What explains these two for me unexpected behaviours?

By the way, omitting just -o does not give anything and results in the same behaviour as with full -a.

2
  • Are you running rsync as root?
    – Kusalananda
    Dec 6, 2019 at 7:31
  • No I'm running it under user simon without sudo, so the original owner of the files.
    – Simon Lenz
    Dec 6, 2019 at 14:41

1 Answer 1

2

You are triggering this code in rsync.c:

if (am_root >= 0) {
        uid_t uid = change_uid ? (uid_t)F_OWNER(file) : sxp->st.st_uid;
        gid_t gid = change_gid ? (gid_t)F_GROUP(file) : sxp->st.st_gid;
        if (do_lchown(fname, uid, gid) != 0) {
                /* We shouldn't have attempted to change uid
                 * or gid unless have the privilege. */
                rsyserr(FERROR_XFER, errno, "%s %s failed",
                    change_uid ? "chown" : "chgrp",
                    full_fname(fname));
                goto cleanup;
        }

As you may see from this code, which tries to set the owner and group of the destination file, if it fails to modify the files ownership, it skips the rest of the function (with goto cleanup;).

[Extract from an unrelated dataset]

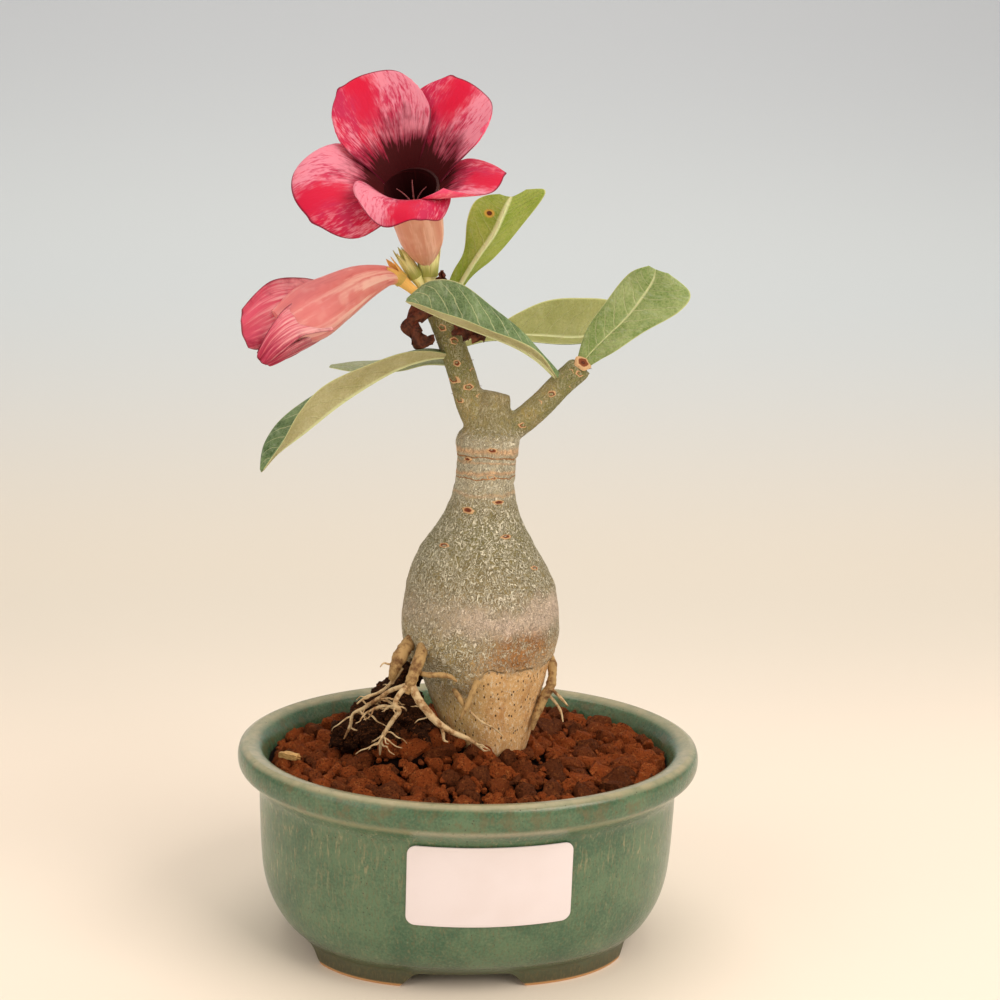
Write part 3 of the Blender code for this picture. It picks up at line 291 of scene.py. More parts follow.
def grid_normals(grid: Array) -> Array:
    """Unit directions square to a grid of places."""
    facing = np.cross(np.gradient(grid, axis=1), np.gradient(grid, axis=0))
    length = np.linalg.norm(facing, axis=2, keepdims=True)
    return facing / np.maximum(length, 1e-9)


def blade(name: str, grid: Array, over: Array, under: Array, paints: Sequence[Material]) -> Piece:
    """A thin closed body with two faces that meet at its rim.

    Args:
        name: The piece's name.
        grid: Places of its middle, rows along by columns across by three.
        over: How far its first face stands off the middle at each place.
        under: How far its second face stands off.
        paints: The finishes of the first and second face.

    Returns:
        The closed blade.
    """
    facing = grid_normals(grid)
    faces = []
    for share, paint in ((over, paints[0]), (-under, paints[-1])):
        face = sheet(name + "_face", grid + facing * share[..., None])
        face.data.materials.append(paint)
        faces.append(face)
    edit(faces[1])
    bpy.ops.mesh.flip_normals()
    whole = join(faces, name)
    weld(whole)
    return whole


def finish(piece: Piece, name: str, nodes: Sequence[str], angle: Optional[float] = None) -> Piece:
    """Turn a piece into metres, smooth its shading and hang it on the frame.

    Args:
        piece: The piece, drawn in millimetres.
        name: Its final name.
        nodes: The solids that it stands for.
        angle: The angle in degrees from which an edge stays sharp, if any.

    Returns:
        The piece.
    """
    take(piece)
    bpy.ops.object.transform_apply(location=True, rotation=True, scale=True)
    piece.name = name
    piece.data.name = name
    piece.data.transform(Matrix.Scale(MM, 4))
    if angle is None:
        bpy.ops.object.shade_smooth()
    else:
        bpy.ops.object.shade_smooth_by_angle(angle=math.radians(angle))
    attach(piece, "root")
    if nodes:
        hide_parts(*nodes)
    LOG.info("%s: %d faces", name, len(piece.data.polygons))
    return piece


# Painting with nodes

class Signal:
    """An output socket that takes part in sums as a number would."""

    def __init__(self, paint: "Paint", socket: bpy.types.NodeSocket) -> None:
        """Keep the paint and the socket."""
        self.paint = paint
        self.socket = socket

    def __add__(self, other: "Number") -> "Signal":
        """The sum."""
        return self.paint.maths("ADD", self, other)

    def __sub__(self, other: "Number") -> "Signal":
        """The difference."""
        return self.paint.maths("SUBTRACT", self, other)

    def __rsub__(self, other: "Number") -> "Signal":
        """The difference the other way round."""
        return self.paint.maths("SUBTRACT", other, self)

    def __mul__(self, other: "Number") -> "Signal":
        """The product."""
        return self.paint.maths("MULTIPLY", self, other)

    def __truediv__(self, other: "Number") -> "Signal":
        """The quotient."""
        return self.paint.maths("DIVIDE", self, other)

    def __rtruediv__(self, other: "Number") -> "Signal":
        """The quotient the other way round."""
        return self.paint.maths("DIVIDE", other, self)

    def __pow__(self, other: "Number") -> "Signal":
        """The power."""
        return self.paint.maths("POWER", self, other)

    def __abs__(self) -> "Signal":
        """The distance from nothing."""
        return self.paint.maths("ABSOLUTE", self)

    __radd__ = __add__
    __rmul__ = __mul__

    def fraction(self) -> "Signal":
        """What is left above the whole number below."""
        return self.paint.maths("FRACT", self)

    def least(self, other: "Number") -> "Signal":
        """The smaller of two."""
        return self.paint.maths("MINIMUM", self, other)

    def most(self, other: "Number") -> "Signal":
        """The larger of two."""
        return self.paint.maths("MAXIMUM", self, other)

    def rise(self, low: float, high: float) -> "Signal":
        """A soft step from 0 at low to 1 at high, or falling where low is above high."""
        made = self.paint.node("ShaderNodeMapRange", {"interpolation_type": "SMOOTHSTEP"},
                               {0: self, 1: low, 2: high, 3: 0.0, 4: 1.0})
        return Signal(self.paint, made.outputs[0])

    def near(self, centre: float, width: float) -> "Signal":
        """1 at the centre, falling softly to 0 at width from it."""
        return abs(self - centre).rise(width, 0.0)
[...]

The skipped bits of the function handles setting extended attributes, timestamps, ACLs and other meta data.

A similar skip is done when failing to set other data (failing to set timestamps will skip setting file permissions).

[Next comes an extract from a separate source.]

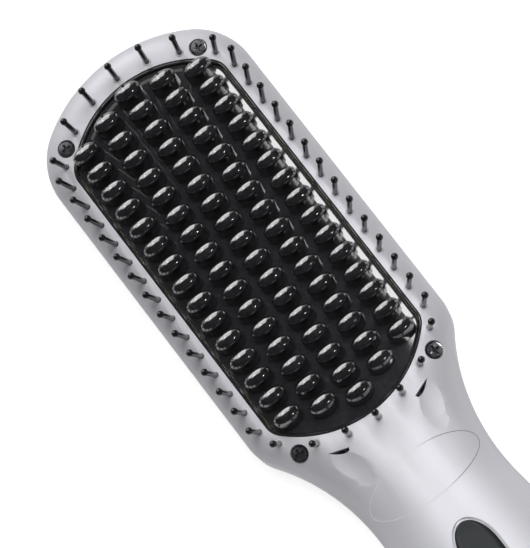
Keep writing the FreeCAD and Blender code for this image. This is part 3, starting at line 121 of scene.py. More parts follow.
# bed opening
BED_HALF = 27.7
BED_END = WAIST_AT - 29.8
BED_START = BED_END - 123.5
BED_CROWN = 36.0
BED_FOOT = 36.0
BED_CROWN_CORNER = 6.5
BED_FOOT_CORNER = 6.0
BED_ENDS = ((BED_START + BED_CROWN, BED_CROWN, BED_CROWN_CORNER, 1),
            (BED_END - BED_FOOT, BED_FOOT, BED_FOOT_CORNER, -1))    # the last number: towards the tip or the neck
BED_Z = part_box("heating_plate")[1].z / MM
PLATE_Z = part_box("heating_plate")[0].z / MM
RIM_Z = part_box("bed_rim")[1].z / MM


# ------------------------------------------------------------------ settings
def length(name, description, default):
    return FloatProperty(name=name, description=description, default=default, unit="LENGTH")


def paint(name, description, default):
    return FloatVectorProperty(name=name, description=description, default=default, subtype="COLOR",
                               min=0.0, max=1.0)


class BrushSizes(bpy.types.PropertyGroup):
    """Sizes of the pieces that a user would change."""
    stud_across: length("Stud width", "Across the brush", 0.0087)
    stud_along: length("Stud depth", "Along the brush", 0.0049)
    stud_dome: length("Stud dome", "Height of the domed top", 0.0024)
    stud_pitch: length("Stud pitch", "Between studs of a column", 0.0070)
    column_pitch: length("Column pitch", "Between columns of studs", 0.010225)
    pin_radius: length("Pin radius", "Of a guard pin's shaft", 0.0008)
    pin_ball: length("Pin ball radius", "Of a guard pin's tip", 0.0011)
    pin_height: length("Pin height", "From the bezel to the top of the ball", 0.0137)
    screw_head: length("Screw head radius", "Of the cross-head screws", 0.0025)


class BrushColours(bpy.types.PropertyGroup):
    """Colours of the main finishes."""
    silver: paint("Silver paint", "Body paint", (0.66, 0.66, 0.70))
    glaze: paint("Dark glaze", "Studs and plate", (0.010, 0.010, 0.011))
    panel: paint("Panel", "Inlay of the grip", (0.0112, 0.0136, 0.0148))


class StudioSettings(bpy.types.PropertyGroup):
    """Camera, lamps and floor."""
    distance: length("Camera distance", "From the bezel", 0.95)
    tilt: FloatProperty(name="Camera tilt", description="Off the face, towards the handle",
                        default=math.radians(12.5), subtype="ANGLE")
    field: length("Field height", "Height of the view at the bezel", 0.1595)
    world_light: FloatProperty(name="World light", description="Strength for matt surfaces", default=0.08,
                               min=0.0)
    floor_size: length("Floor size", "Side of the floor", 8.0)


def sizes():
    return bpy.context.scene.brush_sizes


def colours():
    return bpy.context.scene.brush_colours


def studio():
    return bpy.context.scene.brush_studio


# ------------------------------------------------------------------ form of the body
def at(x, station, z=0.0):
    """Point in metres from millimetres across, the station and the height."""
    return Vector((x, TIP_Y - station, z)) * MM


def smooth(share):
    share = max(0.0, min(1.0, share))
    return share * share * (3 - 2 * share)


def eased(station, levels):
    for (start, low), (end, high) in zip(levels, levels[1:]):
        if station <= end:
            return low + (high - low) * smooth((station - start) / (end - start))
    return levels[-1][1]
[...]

As to why it's complaining about setting the group rather than the owner, I'm not entirely sure as it should complain about chown if change_uid is non-zero in the code.

1
  • Interesting, but it doesn't completely explain the behaviour. I'm not running rsync as root. It looks like then the quoted code isn't executed at all. And I still wonder why I get no error message with just -o. The chown should also fail. But this skipping behaviour explains why the timestamp is not touched when ownership fails. Thanks for that already!